You apply an arbitrary filter that deranks 'shitty' sites, and then you play a semantic game about what 'bias' is, and how you don't have it, but all the competing search engines do.

There's no objective measure of what site is 'good', and what site has been 'SEO-gamed' to rise to the top of <arbitrary search engine's algorithm>. The measures are subjective, and people complain when changes to the algorithm aimed at punishing black-hat-SEO also punish their website (Rightly or wrongly).

Not to mention the problem of using black-hat-SEO to punish a competitor (By creating scummy links to them, that make it look like they are trying to game the search engine.)


Growing up, my mother always used to give me books that contained content on page one. This goggle really brings back memories of wandering the dusty library isles of Mediterranean street markets with their pungent spices and beautifully crafted rugs.

... 100,000 words later ...

I don't think it will be very hard get right.


I personally ? would remove SEO-bias by first exposing the actual construction of the site without SEO add-ons, to some engine for consideration. A simple example would be "built with wordpress". Please note that it is wise to know that I do not know, many many things. So it becomes a networked endeavor, to find and identify "literal attributes" to sites for the use of the engine, not my personal opinion of what the web-o-sphere is in 2022.
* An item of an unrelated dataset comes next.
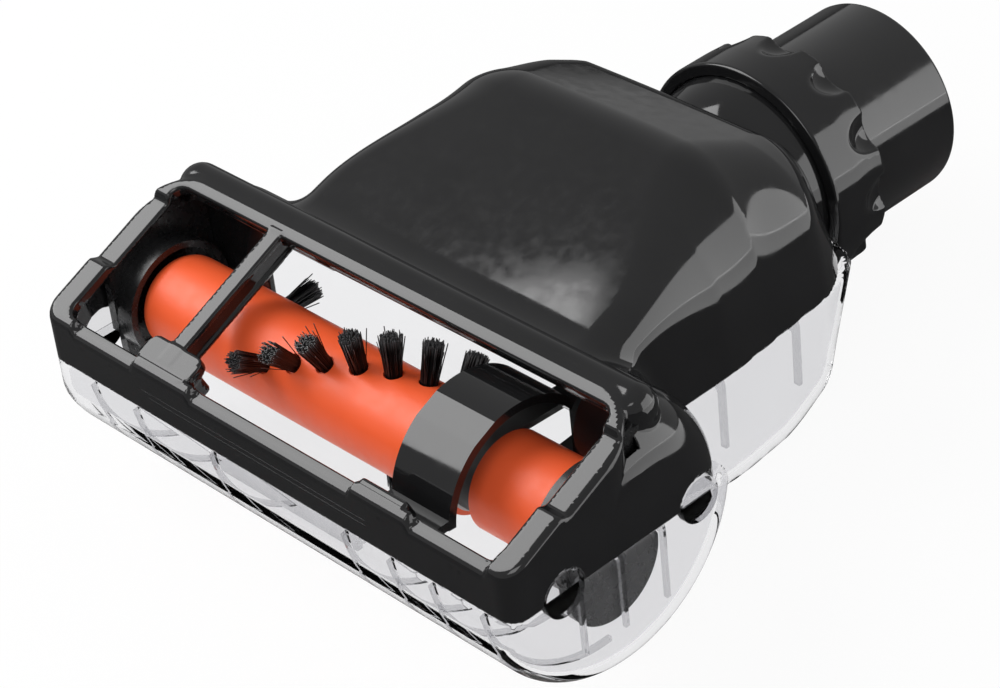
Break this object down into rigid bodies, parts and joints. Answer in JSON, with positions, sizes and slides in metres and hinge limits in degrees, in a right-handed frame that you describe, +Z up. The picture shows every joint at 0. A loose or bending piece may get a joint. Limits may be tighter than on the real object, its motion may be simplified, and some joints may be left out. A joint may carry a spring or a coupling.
{
  "type": "vacuum turbo brush",
  "caption": "Air-driven vacuum turbo brush: bristled roller behind an open mouth, glossy shell, clear cover, belt drive from a turbine, swivel neck and pipe socket.",
  "frame": {"origin": "centre of the bounding box's footprint, on the surface the brush rests on", "axes": "+X along the roller to the belt side, +Y to the pipe socket, +Z up, the way the suction mouth faces as stored"},
  "size_m": [0.14, 0.1836, 0.0672],
  "materials": {
    "black_gloss": "polished moulded black plastic",
    "clear": "clear moulded plastic",
    "black_inner": "satin black plastic",
    "bronze": "sintered bronze",
    "steel": "ground steel",
    "orange": "satin orange-red plastic",
    "orange_soft": "soft orange sleeve",
    "bristle": "black nylon filament",
    "white_inner": "natural white plastic",
    "belt_rubber": "black rubber"
  },
  "bodies": {
    "body": {"base_shell": "black_gloss", "clear_cover": "clear", "belt_guard": "black_gloss", "end_plate_left": "black_inner", "end_plate_right": "black_inner", "bush_left": "bronze", "bush_right": "bronze", "drive_belt": "belt_rubber", "turbine_chamber": "black_inner", "turbine_bearing_left": "steel", "turbine_bearing_right": "steel", "swivel_ball": "black_gloss"},
    "roller": {"roller_core": "orange", "bristle_row_a": "bristle", "bristle_row_b": "bristle", "roller_pulley": "white_inner", "roller_axle": "steel"},
    "turbine": {"turbine_wheel": "white_inner", "turbine_shaft": "steel", "turbine_pulley": "bronze"},
    "seat": {"ball_seat": "white_inner", "seal_ring": "belt_rubber"},
    "connector": {"grip_collar": "black_gloss", "adapter_tube": "black_gloss", "pipe_sleeve": "orange_soft"}
  },
  "joints": [
    {"name": "roller_spin", "type": "hinge", "parent": "body", "child": "roller", "pos_m": [0, -0.06355, 0.0314], "axis": [1, 0, 0], "continuous": true},
    {"name": "turbine_spin", "type": "hinge", "parent": "body", "child": "turbine", "pos_m": [0, -0.00205, 0.0322], "axis": [1, 0, 0], "continuous": true},
    {"name": "neck_tilt", "type": "hinge", "parent": "body", "child": "seat", "pos_m": [0, 0.05045, 0.0285], "axis": [1, 0, 0], "range_deg": [-16, 16]},
    {"name": "pipe_turn", "type": "hinge", "parent": "seat", "child": "connector", "pos_m": [0, 0.055, 0.0285], "axis": [0, 1, 0], "continuous": true}
  ],
  "couplings": [
    {"joint": "roller_spin", "follows": "turbine_spin", "ratio": 0.5}
  ]
}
A very very significant example is the primary language group exposed on the site.. for example, Cantonese ? I personally support the rights of "minority" languages like Gaelic and Welsh in the European setting, Tamil for South Asia, things like that.. make it so..


I agree, the ability to reliably filter out overly-SEO sites, copy-spam, and other search engine-bait would be a true game changer! Defining and detecting it is of course the hard part.


My point is that as long as there is an algorithm, it will be possible to optimize for it.


The advantage that Brave and co have is that SEO sites will largely not be willing to make changes that decrease their Google rank to improve their Brave rank. If Google changes their algorithm, everyone will optimise for the new one, but as long as the Google algorithm is there and the main priority, Brave may be able to extract some useful signal.